From your list above, the 350z just scrapes into 2009 though it was released in 2002. It's successor the 370z was released in 2009 so slap bang in the sweet spot you highlight but is still in production now, so a modern car...

Apologies for picking holes in your thread, I just wondered if some clarification might help?

And to answer your question, I personally like cars that were released from the early 90s when modern technologies were in their early years up to those cars released in the early to mid 2010s prior to newer technologies (that have taken away from the driver experience and driver involvement) becoming mainstream. Unfortunately the sales figures for cars like the 370z suggest that I am in a minority and people want the tech. Competency beats character.

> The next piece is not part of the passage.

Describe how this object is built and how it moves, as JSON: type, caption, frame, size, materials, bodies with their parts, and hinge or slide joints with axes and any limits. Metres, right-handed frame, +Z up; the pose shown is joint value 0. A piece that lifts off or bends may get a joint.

No, that's a fair point. You're right that the 350Z finished production in 2009, as did the S2000. 2009-2013 was kind of a compromise, as I was trying to narrow it down to a smaller window. For instance, the S2000 actually came out in 1999 but other cars that I like didn't come out until 2012 such as the B8 RS4, F12, 981 Cayman, GT86/BRZ etc. Broadly it's the 2000s for me then really but I think that some cars from the early 2010s did benefit from technological improvements/more modern styling trends without compromising driving pleasure. In the case of the 350Z, I was in my early 20s when that came out and seeing one for the first time in 2003 in that burnt orange colour made quite an impact on me, as it looked so different from anything else available at the time. The 370Z continued that design language and in many ways is probably a better car but in 2021 as a still current model, it looks very dated, whereas the 350Z gets a pass in the context of the time.